Tipping in France: To tip or not to tip, that is the question
When friends and family come to visit, they always ask about tipping in France. For Americans, who have grown up with tipping pretty much anyone who lends a hand/provides a service, it can feel weird to NOT leave a little something when out to eat, at the salon, etc. So generally speaking, do you tip in France? No. But hold on, it’s not that simple.
Tipping in France
First, let’s take into consideration that in the U.S. waiters and many others in service professions depend on tips to earn a livable wage. Servers are paid next to nothing in the U.S. and bust their butts to be friendly and attentive. And why not? If they want a good tip, providing an excellent experience for the customer is key to earning a living. In France, waiters are paid a livable wage and do not depend on tips, nor do they go out of their way to be the best waiters ever. They do their job and get paid for it. End of story.
So do you leave a tip at French restaurants?
The short answer is no. But it’s completely at your discretion. Keep in mind that the service and tax are both included in the price you see on the menu (indicated by the words service compris, and it’s 15%). I repeat, the tip is already included in the price! So if you leave additional money on the table, you’re in effect tipping twice. Leaving a few euros for a particularly great meal/great service is always appreciated but never expected. If you decide to tip, just leave the coins in the plastic tray with the receipt on the table. It’s perfectly fine to round a bill up if you had good service like leaving 40 if the bill was 37.
What you need to know about dining at restaurants in France (and dos and don’ts) >>
On the other hand, don’t feel like you’re a cheapskate if you only pay the total on your bill. If your bill is an even 40 and you only have 40 on you, it’s fine. Really. In the US, even if service was sub-par, if you were served an edible meal, it’s customary to leave 15%+. In France, 15% would be out of the question unless you were at a really nice restaurant and someone really went way above and beyond. A few euros extra is already generous.

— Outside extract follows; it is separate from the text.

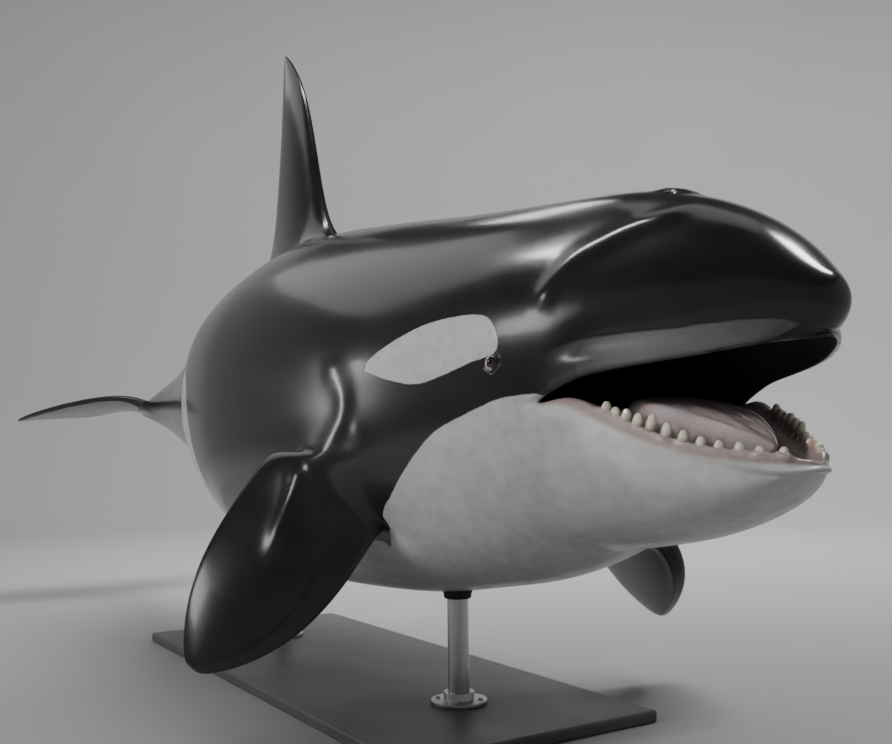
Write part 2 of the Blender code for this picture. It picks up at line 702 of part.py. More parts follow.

If you pay by card, you’re never obligated to run back to the table and leave a few euros. Again, definitely don’t leave the customary 15-20% American tip. That would be completely unnecessary. I personally round up if the service was good, so if I get a drink at a cafe and it’s 4.75, I’ll leave 5. Or if we’re out to eat and it’s 47 euros, I may leave 50 if everything was great. But again, leaving a tip at a restaurant is NOT expected at all and many French people never leave anything and that’s totally OK. Your call. You’re not stiffing the waiter if you only pay the amount on the receipt.
Tom’s note: When paying by card, many times you just get up and walk to the register to pay because it might be a little bit of a wait to have the waiter come to you, especially if it’s busy. You may see a tip bowl or jar there up at the front and you can leave a few coins to be shared among the waitstaff. At the chain La Boucherie, they have a tip bowl in a shape of a cow if I remember correctly, and when a customer pays his check and puts coins in the cow, it’s a big deal. The waiter rings a bell and all the waiters in the room say out loud, “Personnel ! MERCI !” So keep an eye out for a tip bowl if you’d like to leave a few coins on the way out.

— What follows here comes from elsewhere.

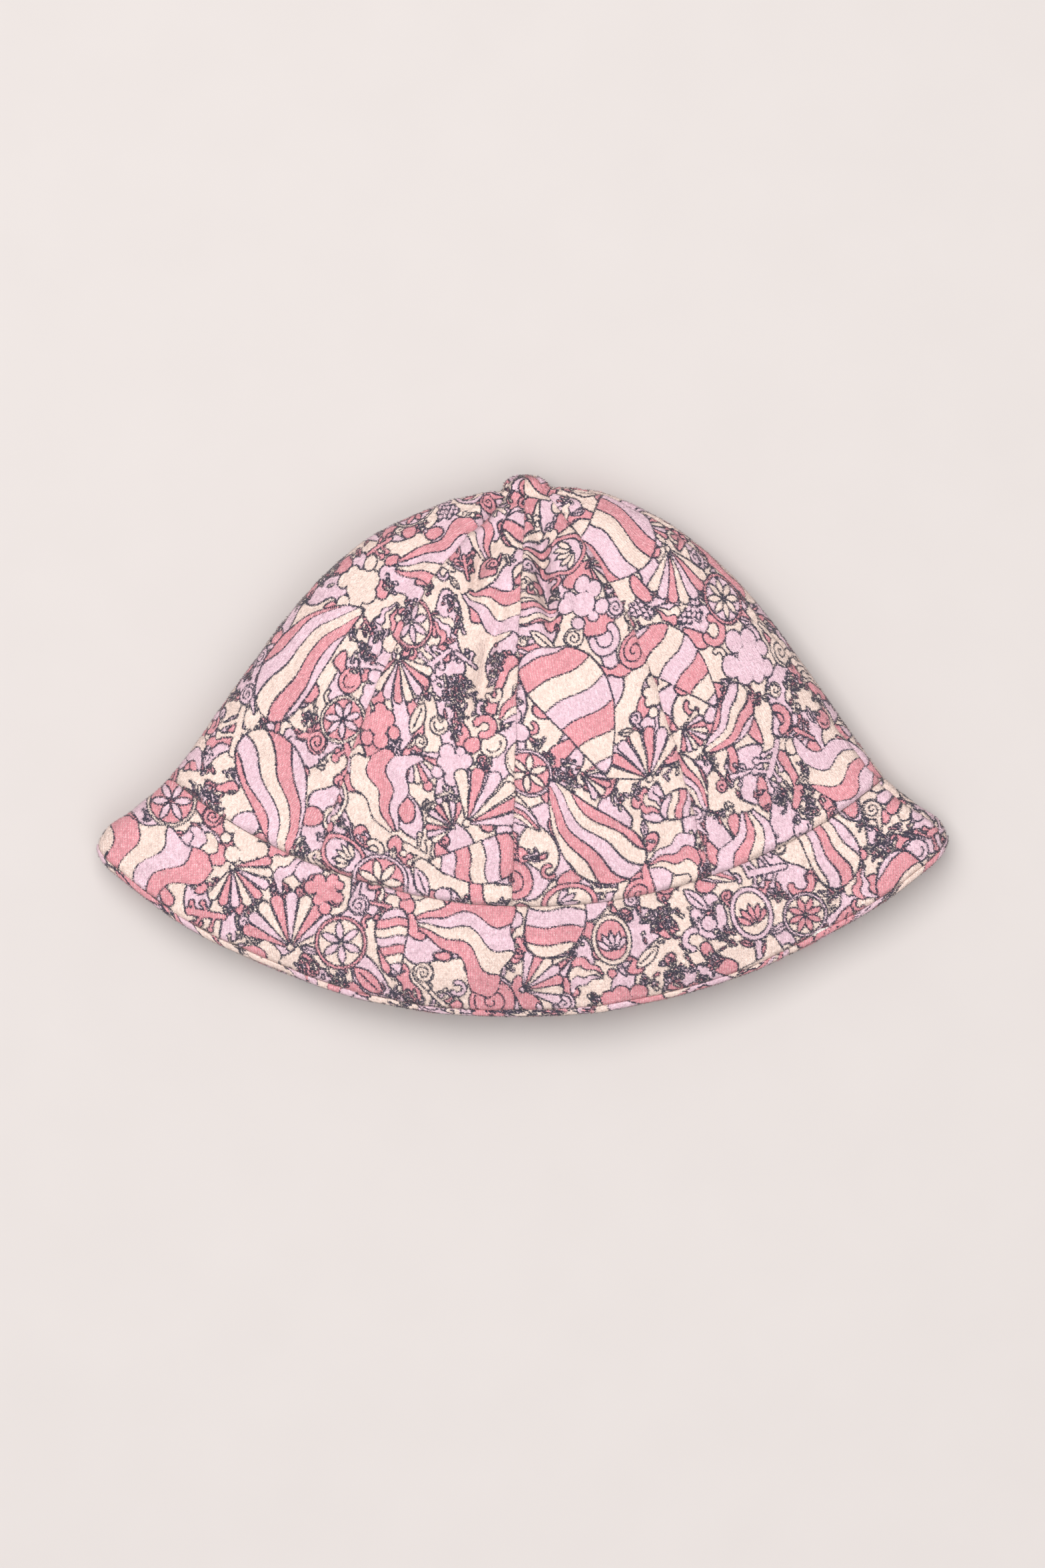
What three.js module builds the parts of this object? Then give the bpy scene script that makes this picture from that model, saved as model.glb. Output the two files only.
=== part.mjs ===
// Bucket hat for a small child, lying on its back: an eight-gore velour crown with a jersey lining, a
// soft double brim with an interlining, an inner band, a blank care label and the thread tack at the
// point of the crown.
// Units are millimetres. +X runs across the hat, +Y from the open end to the point of the crown, and
// +Z away from the surface that the hat lies on. The origin is the bottom centre of the hat's box.
import * as THREE from 'three';

// Cloth thicknesses and the play between neighbouring pieces.
const VELOUR = 1.5;
const BRIM_VELOUR = 1.3;
const JERSEY = 0.6;
const INTERLINING = 0.6;
const BAND = 1.2;
const GAP = 0.3;

// The girth is counted in gore widths from the middle of the front. The crown has rolled round by a
// part of one gore, so its middle seam lies a little to the left.
const GORES = 8;
const ROLL = -0.075;

// Side folds: the radius that the folded cloth keeps, and the share of the front's height that belongs
// to the fold and not to the flatter dome between the folds.
const FOLD_RADIUS = 6.5;
const FOLD_SHARE = 8;
const CURL_REACH = 0.3;

// Sections of the hat from the point of the crown to the hem:
//   half  half of the width between the side folds
//   side  y of the side folds            mid    y of the middle of the front and back
//   top   height of the front            fold   height of the side folds
//   back  height of the back             curl   how far the folds draw back from the round of the hem
//   shift and lean: the crooked way it lies, moved across and rising in y by `lean` for each mm across
const SECTIONS = [
  { half: 0.0, side: 90.6, mid: 90.6, top: 9.0, fold: 9.0, back: 9.0, curl: 0, shift: 1.2, lean: 0 },
  { half: 4.4, side: 89.7, mid: 89.5, top: 13.0, fold: 9.0, back: 5.0, curl: 0, shift: 1.2, lean: 0 },
  { half: 7.0, side: 87.8, mid: 86.9, top: 15.4, fold: 9.0, back: 3.0, curl: 0, shift: 1.2, lean: 0.02 },
  { half: 8.8, side: 85.6, mid: 82.6, top: 16.8, fold: 9.5, back: 2.0, curl: 0, shift: 1.4, lean: 0.06 },
  { half: 18.0, side: 84.5, mid: 70, top: 24.0, fold: 10.5, back: 0.8, curl: 0, shift: 1.7, lean: 0.06 },
  { half: 30.0, side: 81.5, mid: 58, top: 31.5, fold: 11.5, back: 0.0, curl: 0, shift: 1.7, lean: 0.04 },
  { half: 52.5, side: 69.8, mid: 37, top: 41.5, fold: 13.0, back: 0.0, curl: 0, shift: 1.7, lean: 0.012 },
  { half: 73.0, side: 51.5, mid: 15, top: 48.0, fold: 14.0, back: 0.0, curl: 0, shift: 1.7, lean: 0 },
  { half: 91.5, side: 27.5, mid: -10, top: 50.0, fold: 14.0, back: 0.0, curl: 0, shift: 1.7, lean: 0 },
  { half: 106.0, side: 7, mid: -32, top: 46.0, fold: 14.0, back: 0.0, curl: 0, shift: 1.7, lean: 0 },
  { half: 119.0, side: -10.5, mid: -53.25, top: 38.0, fold: 13.0, back: 0.0, curl: 0, shift: 1.7, lean: 0 },
  { half: 130.3, side: -20.2, mid: -68.9, top: 32.5, fold: 11.5, back: 0.0, curl: 0, shift: 1, lean: 0.006 },
  { half: 138.8, side: -26.6, mid: -79.6, top: 27.0, fold: 10.2, back: 0.0, curl: 0.5, shift: 0.3, lean: 0.01 },
  { half: 142.6, side: -36.2, mid: -90.75, top: 20.0, fold: 9.0, back: 0.0, curl: 3.6, shift: 0, lean: 0.011 },
];
const BRIM_SEAM = 10;
const HEM = SECTIONS.length - 1;
const SEAM_PLAY = 0.008;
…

Do you tip for a haircut in France?
When getting a haircut, again, it’s customary to just pay for the cost of the service. There’s no need to leave anything additional unless you are particularly pleased with the service. A few euros is fine. I left a tip the first time I got my haircut in France and the stylist was very surprised. Appreciative but surprised. Almost shocked. It’s definitely not the norm to leave a tip for a haircut (definitely not 15-20%). Remember, stylists do not depend on tips to live.
*** Also, watch out for setting a precedent with service providers you see regularly. If you leave a tip the first time you see a new hair stylist, he/she is going to expect it every time. ***
No tip necessary. But if you had a particularly bulky item and they were extra helpful, a few euros is a generous gesture if you feel like it.

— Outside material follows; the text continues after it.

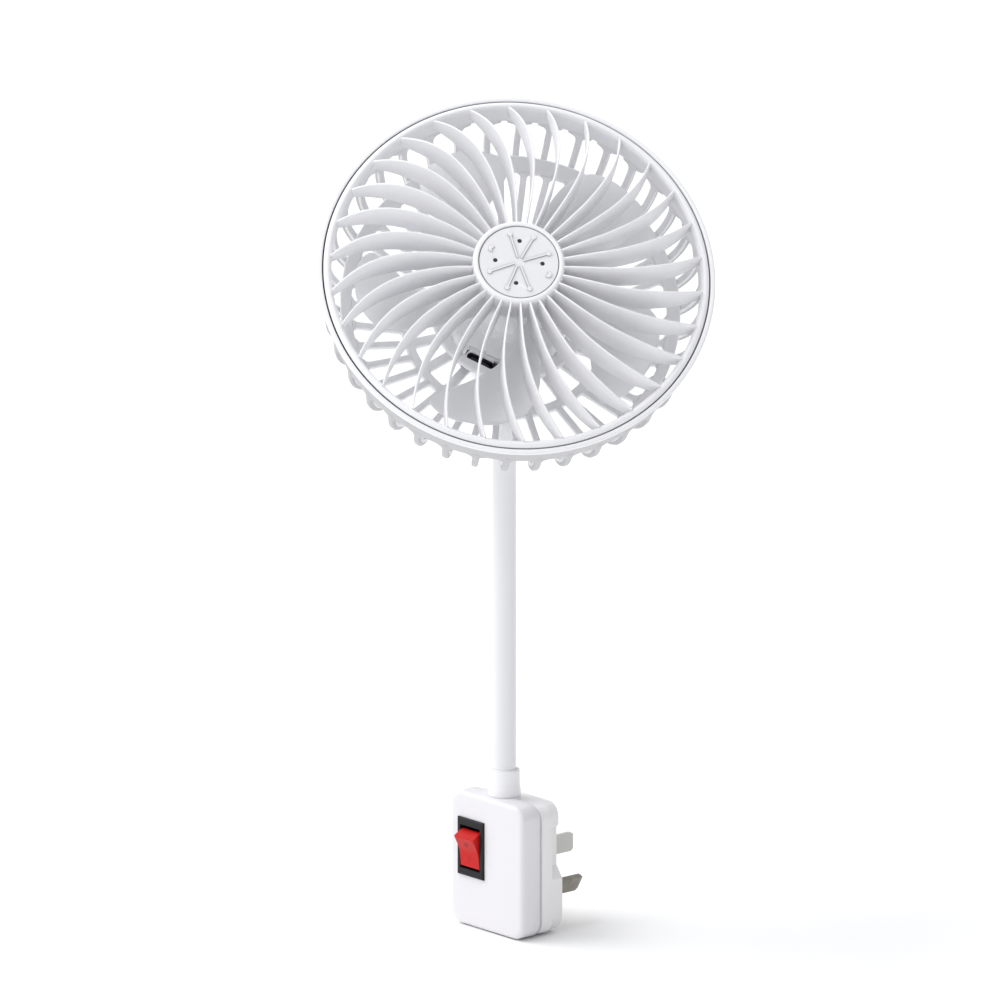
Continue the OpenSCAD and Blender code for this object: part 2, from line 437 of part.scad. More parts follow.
// ---------- switch
pv_y = -plug_d + 2.3;                  // rocker pivot
open_x = 9.8; open_z = 14.6;
module at_sw() translate([sw_x, 0, sw_z]) children();
module switch_frame() color("black") at_sw() difference() {
  union() {
    // bezel and body
    hull() { bx([-6.4, -plug_d - 0.5, -9.7], [6.4, -plug_d - 0.02, 9.7]); bx([-6.05, -plug_d - 0.85, -9.35], [6.05, -plug_d - 0.5, 9.35]); }
    bx([-6.0, -plug_d - 0.02, -8.9], [6.0, -8.9, 8.9]);
  }
  bx([-open_x/2, -plug_d - 3, -open_z/2], [open_x/2, -10.6, open_z/2]);
  translate([-5.75, pv_y, 0]) rotate([0, 90, 0]) cylinder(r = 1.0, h = 11.5);
}
module rocker2d() polygon(concat([[-1.8, -4.2], [0.2, -6.2], [1.4, -6.3], [4.5, -5.5], [4.65, -5.3]], // side view, level: x forward, y up
  [for (t = [-4.4:1.1:4.4]) [3.58 + 0.2*sqrt(t*t + 0.8), t]],
  [[4.65, 5.3], [4.5, 5.5], [1.4, 6.3], [0.2, 6.2], [-1.8, 4.2]]));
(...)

No tip necessary. But if you had a complicated order or they’re on a scooter and it’s pouring rain, rounding up to the nearest euro or leaving an extra euro or two will make their night.
So that’s my opinion, but if you want to know more, let me know and I’ll get the scoop from Tom (if you’re new around these parts, Tom is my French husband who has his own column on my blog called Ask Tom Tuesdays where he answers your questions).
So to recap: France does not have a tip-centric culture to the same extent that we do in the US. The French are paid a livable wage so leaving a tip in most cases is not necessary at all. It’s completely at your discretion, and if you do leave a tip when out to eat, a few euros is a generous gesture. Use your best judgment.